The American String Project is a group of fifteen string players who play without conductor. The leaflet states that the "Project" is "an annual phenomenon where diverse performers and modes and visions mingle to create something that did not exist before" and that "the intimacy of the chamber music articulation , with its interplay of tone and color, is enriched and deepened, taking on the tonalities of a string symphony – but always with the proportion and exchange that characterizes the great chamber works".

I have quoted this at length as it is certainly not the impression given by the Beethoven Quartet which opens the disc. There is nothing new in small or even large orchestras playing Beethoven’s Quartets, and recordings by Toscanini and others have shown that they can reveal new aspects of the music. Unfortunately that is not the case here. The main effect of doubling or trebling the various lines is to muddy the texture and make Beethoven’s careful sharing of the material between the players sound clumsy. The sound of the doubled (trebled?) first violin is particularly unpleasant sounding frequently out of tune and harsh. This is a great pity as the shape of the underlying performance insofar as it can be discerned is serious and idiomatic.
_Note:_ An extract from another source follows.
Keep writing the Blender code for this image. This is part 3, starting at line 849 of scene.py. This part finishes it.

Things improve for the other items. Other Shostakovich Quartets have been turned into String Symphonies and there is no reason why the same cannot be done here. There are indeed some gains from the extra strings, although I am not convinced that even then they outweigh the loss of intimacy and greater transparency in the original. The lengthy second movement should gain in intensity with each repeat of the various ostinato figures which form its basic material but somehow it fails to do so here. The tension dissipates on occasion and has to be regained afresh. I would certainly not regard this as a complete failure as a performance – the fundamental character of the Quartet is conveyed - but overall it does not begin to compare with the best performances with one player to a part.
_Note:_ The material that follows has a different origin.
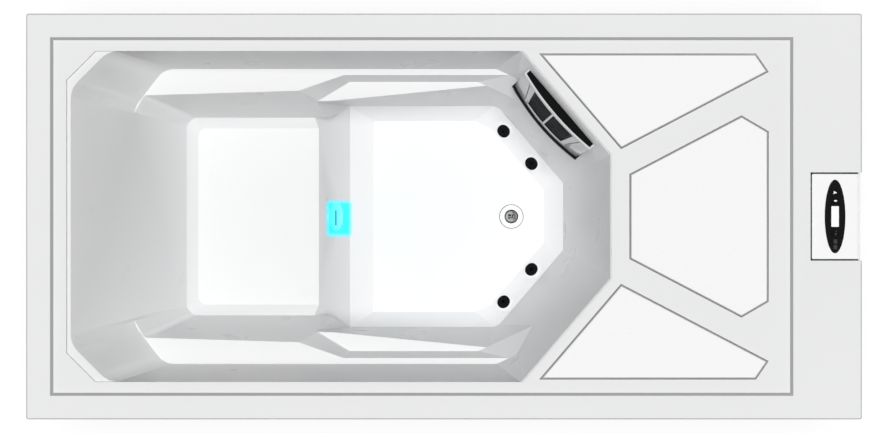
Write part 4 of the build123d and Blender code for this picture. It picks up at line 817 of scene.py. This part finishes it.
def cloth_finish():
    """Filter cloth with a fine weave."""
    finish, tree, shader = new_finish("Filter Cloth", roughness=0.85)
    weave = use(tree, "grain", Scale=2200.0, Wave_Scale=500.0)
    stain = use(tree, "mottle", Scale=24.0, Low=0.0, High=1.0)
    tone = tint(tree, stain.outputs["Value"], (0.62, 0.66, 0.68), (0.82, 0.85, 0.87))
    tree.links.new(tone, shader.inputs["Base Color"])
    bump(tree, shader, weave.outputs["Height"], strength=0.4, distance=0.0003)
    return finish


def build_finishes():
    """One finish for each material slot of the record, and the ones that only some pieces have."""
    colours = settings()[1]
    acrylic = tuple(colours.acrylic)
    trim = tuple(colours.trim)
    skimmer = tuple(colours.skimmer)
    glow = tuple(colours.glow)
    black = (0.006, 0.006, 0.0065)
    rubber = (0.01, 0.01, 0.01)
    print_white = (0.85, 0.85, 0.85)
    print_grey = (0.035, 0.036, 0.038)
    pipe = (0.74, 0.75, 0.76)
    metal = (0.55, 0.56, 0.57)
    plated = (0.7, 0.7, 0.72)
    grey = (0.055, 0.058, 0.062)
    paint = (0.09, 0.1, 0.115)
    FINISHES.update(
        mark_white=moulded("White Print", print_white, rough=0.4, grain=900.0, wave=60.0, relief=0.05),
        mark_grey=moulded(
            "Grey Print", print_grey, rough=0.4, grain=900.0, wave=60.0, relief=0.05, sheen=0.2
        ),
        acrylic=acrylic_finish("Cast Acrylic", acrylic, glow),
        lit_ring=acrylic_finish("Lit Ring", trim, glow),
        drain_white=drain_finish(trim),
        stopper=stopper_finish((0.5, 0.5, 0.51)),
        pad_white=pad_finish(tuple(colours.pads)),
        white_abs=moulded("White Moulding", trim, rough=0.25, grain=700.0, wave=40.0, relief=0.06),
        black_gloss=moulded(
            "Gloss Black", black, rough=0.28, grain=500.0, wave=30.0, relief=0.04, spread_of=0.2, sheen=0.05
        ),
        black_matte=moulded(
            "Satin Black", black, rough=0.5, grain=1500.0, wave=90.0, relief=0.3, spread_of=0.2, sheen=0.04
        ),
        seal_rubber=moulded(
            "Black Rubber", rubber, rough=0.7, grain=900.0, wave=80.0, relief=0.3, spread_of=0.2
        ),
        display=display_finish(),
        pale_grey=moulded("Skimmer Grey", skimmer, rough=0.22, grain=700.0, wave=40.0, relief=0.05, coat=0.2),
        light_lens=glow_finish(glow, colours.glow_strength),
        steel=metal_finish("Brushed Steel", metal, low=0.25, high=0.42, scale=30.0),
        chrome=metal_finish("Plated Chrome", plated, low=0.06, high=0.14, scale=60.0),
        pvc=moulded("White Pipe", pipe, rough=0.35, grain=800.0, wave=60.0, relief=0.08),
        hose=moulded("Flexible Hose", metal, rough=0.45, grain=900.0, wave=120.0, relief=0.2),
        grey_plastic=moulded(
            "Grey Moulding", grey, rough=0.48, grain=1200.0, wave=90.0, relief=0.3, spread_of=0.12
        ),
        motor=moulded(
            "Painted Casting", paint, rough=0.42, grain=900.0, wave=150.0, relief=0.4, spread_of=0.15
        ),
        cladding=timber_finish(
            "Cladding Planks", tuple(colours.cladding),
            stretch=(3.0, 3.0, 170.0), rough=0.55, pitch=PLANK_PITCH, dust=True
        ),
        timber=timber_finish(
            "Frame Timber", tuple(colours.timber),
            stretch=(5.0, 5.0, 120.0), rough=0.7, pitch=BOARD_PITCH, dust=False
        ),
        filter_paper=cloth_finish(),
    )


class SPA_OT_finishes(bpy.types.Operator):
    """Gives every piece of the pool its finish"""

    bl_idname = "spa.finishes"
    bl_label = "Finishes"

    def execute(self, context):
        build_groups()
        build_finishes()
        for node, piece in NODES.items():
            piece.data.materials.clear()
            piece.data.materials.append(FINISHES[SLOT_OF[node]])
        return {"FINISHED"}


class SPA_OT_shell(bpy.types.Operator):
    """Rounds the edges of the moulded shell"""

    bl_idname = "spa.shell"
    bl_label = "Shell"

    def execute(self, context):
        shape = settings()[0]
        soften("shell", shape.shell_edge, shape.edge_steps, FINISHES["acrylic"], degrees=SHELL_FOLD)
        return {"FINISHED"}


class SPA_OT_trim(bpy.types.Operator):
    """Rounds the edges of the pads, the control insert, the skimmer front and the fittings"""

    bl_idname = "spa.trim"
    bl_label = "Trim"

    def execute(self, context):
        shape = settings()[0]
        for node in TRIM_NODES:
            finish = FINISHES[OWN_FINISHES.get(node, SLOT_OF[node])]
            soften(node, shape.trim_edge, shape.edge_steps, finish)
        return {"FINISHED"}


class SPA_OT_drain(bpy.types.Operator):
    """Makes the thin dark seal round the drain flange: a rubber seal and painted shade of the gap under its edge
    """

    bl_idname = "spa.drain"
    bl_label = "Drain seal and shade"

    def execute(self, context):
        shape = settings()[0]
        middle = middle_of("drain_stopper")
        floor_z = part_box("drain_flange")[1].z - FLANGE_THICKNESS
        deselect()
        bpy.ops.mesh.primitive_torus_add(
            major_segments=64,
            minor_segments=8,
            major_radius=DRAIN_FLANGE_RADIUS + SEAL_OUT * shape.seal_and_shade_radius,
            minor_radius=shape.seal_and_shade_radius,
            location=(middle.x, middle.y, floor_z + SEAL_UP * shape.seal_and_shade_radius),
        )
        seal = bpy.context.object
        settle(seal)
        smooth(seal)
        # The dark ring is a rubber seal and painted shade of the gap under the flange's edge
        finish_piece(seal, "drain_seal_and_shade", BODY_OF["drain_flange"], FINISHES["seal_rubber"])
        return {"FINISHED"}


class SPA_OT_shade_sheets(bpy.types.Operator):
    """Makes dark sheets of painted shade behind the skimmer's grilles"""

    bl_idname = "spa.screens"
    bl_label = "Skimmer shade sheets"

    def execute(self, context):
        shape = settings()[0]
        along = Vector(next(joint["axis"] for joint in frame["joints"] if joint["name"] == "weir_swing"))
        behind = Vector((-along.y, along.x, 0)).normalized()
        if behind.x < 0:
            behind.negate()
        self.screen("skimmer_grilles", behind * shape.shade_sheet_gap)
        self.screen("skimmer_top_grille", Vector((0, 0, -shape.shade_sheet_gap)))
        return {"FINISHED"}

    def screen(self, node, shift):
        """A closed dark form of painted shade that fills the outline of a grille, set back behind it."""
        screen = merged_copy(node)
        edit(screen)
        bpy.ops.mesh.select_all(action="SELECT")
        bpy.ops.mesh.convex_hull()
        bpy.ops.mesh.select_all(action="SELECT")
        bpy.ops.transform.translate(value=shift)
        leave()
        # The black form is painted shade of the hollow behind the grille
        finish_piece(screen, node + "_shade_sheet", BODY_OF[node], FINISHES["black_matte"])


class SPA_OT_marks(bpy.types.Operator):
    """Makes the low raised marks on the keypad"""

    bl_idname = "spa.marks"
    bl_label = "Key marks"

    def execute(self, context):
        height = settings()[0].mark_height
        for number, (node, corners, middle, length, width, turn, finish) in enumerate(MARKS, start=1):
            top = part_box(node)[1].z
            deselect()
            bpy.ops.mesh.primitive_cylinder_add(
                vertices=corners, radius=0.5, depth=2 * height, rotation=(0, 0, math.radians(turn))
            )
            mark = bpy.context.object
            settle(mark)
            mark.dimensions = (width, length, 2 * height)
            mark.location = (*middle, top)
            settle(mark)
            finish_piece(mark, f"key_mark_{number}", BODY_OF[node], FINISHES[finish])
        return {"FINISHED"}


class SPA_OT_cabinet(bpy.types.Operator):
    """Rounds the edges of the cladding, its posts and the base"""

    bl_idname = "spa.cabinet"
    bl_label = "Cabinet"

    def execute(self, context):
        shape = settings()[0]
        for node in CABINET_NODES:
            soften(node, shape.panel_edge, PANEL_STEPS, FINISHES[SLOT_OF[node]])
        return {"FINISHED"}


class SPA_OT_studio(bpy.types.Operator):
    """Sets the floor, the lamp, the world and the camera"""

    bl_idname = "spa.studio"
    bl_label = "Studio"

    def execute(self, context):
        studio = settings()[2]
        self.add_floor(studio)
        self.add_lamp(studio)
        self.set_world(studio)
        self.add_camera(studio)
        context.scene.view_settings.view_transform = "Standard"
        return {"FINISHED"}

    def add_floor(self, studio):
        """A plain pale floor just under the base, lifted towards white where the camera sees it."""
        deselect()
        bpy.ops.mesh.primitive_plane_add(size=studio.floor_size, location=(0, 0, -FLOOR_GAP))
        floor = bpy.context.object
        floor.name = "floor"
        finish, tree, shader = new_finish("Studio Floor", roughness=0.9)
        shader.inputs["Base Color"].default_value = (0.93, 0.93, 0.93, 1)
        shader.inputs["Specular IOR Level"].default_value = 0.0
        rays = add(tree, "ShaderNodeLightPath")
        white = add(tree, "ShaderNodeEmission")
        share = add(tree, "ShaderNodeMath", operation="MULTIPLY")
        share.inputs[1].default_value = studio.floor_white
        tree.links.new(rays.outputs["Is Camera Ray"], share.inputs[0])
        blend = add(tree, "ShaderNodeMixShader")
        tree.links.new(share.outputs[0], blend.inputs["Fac"])
        tree.links.new(shader.outputs["BSDF"], blend.inputs[1])
        tree.links.new(white.outputs["Emission"], blend.inputs[2])
        tree.links.new(blend.outputs["Shader"], tree.nodes["Material Output"].inputs["Surface"])
        floor.data.materials.append(finish)

    def add_lamp(self, studio):
        """One wide lamp straight overhead."""
        deselect()
        bpy.ops.object.light_add(type="SUN", location=(0, 0, LAMP_HEIGHT), rotation=(0, 0, 0))
        lamp = bpy.context.object
        lamp.data.energy = studio.sun_strength
        lamp.data.angle = studio.sun_angle
        lamp.visible_glossy = False

    def set_world(self, studio):
        """Even fill, white where the camera or a reflection sees it."""
        world = bpy.context.scene.world or bpy.data.worlds.new("Studio")
        bpy.context.scene.world = world
        world.use_nodes = True
        tree = world.node_tree
        back = tree.nodes["Background"]
        back.inputs["Color"].default_value = (1, 1, 1, 1)
        rays = add(tree, "ShaderNodeLightPath")
        seen = add(tree, "ShaderNodeMath", operation="MAXIMUM")
        through = add(tree, "ShaderNodeMath", operation="MAXIMUM")
        tree.links.new(rays.outputs["Is Camera Ray"], seen.inputs[0])
        tree.links.new(rays.outputs["Is Glossy Ray"], seen.inputs[1])
        tree.links.new(seen.outputs[0], through.inputs[0])
        tree.links.new(rays.outputs["Is Transmission Ray"], through.inputs[1])
        strength = spread(tree, through.outputs[0], studio.fill, 1.0)
        tree.links.new(strength, back.inputs["Strength"])

    def add_camera(self, studio):
        """Straight above the middle of the rim, as in the photograph."""
        deselect()
        bpy.ops.object.camera_add(location=(0, 0, RIM_Z + studio.camera_height), rotation=(0, 0, 0))
        camera = bpy.context.object
        camera.data.lens = studio.lens
        camera.data.sensor_width = SENSOR_WIDTH
        camera.data.clip_end = FARTHEST
        bpy.context.scene.camera = camera


class SPA_PT_panel(bpy.types.Panel):
    """Lists the steps that finish the pool"""

    bl_label = "Spa Pool"
    bl_idname = "SPA_PT_panel"
    bl_space_type = "VIEW_3D"
    bl_region_type = "UI"
    bl_category = "Spa Pool"

    def draw(self, context):
        layout = self.layout
        for step in STEPS:
            layout.operator(step.bl_idname)
        for group in (context.scene.spa_shape, context.scene.spa_colours, context.scene.spa_studio):
            box = layout.box()
            for name in group.bl_rna.properties.keys():
                if name not in ("rna_type", "name"):
                    box.prop(group, name)


STEPS = (
    SPA_OT_finishes,
    SPA_OT_shell,
    SPA_OT_trim,
    SPA_OT_shade_sheets,
    SPA_OT_marks,
    SPA_OT_drain,
    SPA_OT_cabinet,
    SPA_OT_studio,
)
CLASSES = (SpaShape, SpaColours, SpaStudio, *STEPS, SPA_PT_panel)


def register():
    for item in CLASSES:
        bpy.utils.register_class(item)
    bpy.types.Scene.spa_shape = PointerProperty(type=SpaShape)
    bpy.types.Scene.spa_colours = PointerProperty(type=SpaColours)
    bpy.types.Scene.spa_studio = PointerProperty(type=SpaStudio)


def unregister():
    del bpy.types.Scene.spa_studio
    del bpy.types.Scene.spa_colours
    del bpy.types.Scene.spa_shape
    for item in reversed(CLASSES):
        bpy.utils.unregister_class(item)


def main():
    """Runs every step in order."""
    register()
    bpy.ops.spa.finishes()
    bpy.ops.spa.shell()
    bpy.ops.spa.trim()
    bpy.ops.spa.screens()
    bpy.ops.spa.marks()
    bpy.ops.spa.drain()
    bpy.ops.spa.cabinet()
    bpy.ops.spa.studio()
    deselect()


if __name__ == "__main__":
    main()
The most successful and enjoyable performances by a long way are the three short pieces by Sarasate. Essentially all are string solos with accompaniment, and they work well when transcribed entirely for strings. The applause after the final item is well deserved - and curiously is the only applause on a disc said to be of a live concert - but perhaps these pieces are too late to save a disc whose ambitious aims are not achieved in practice.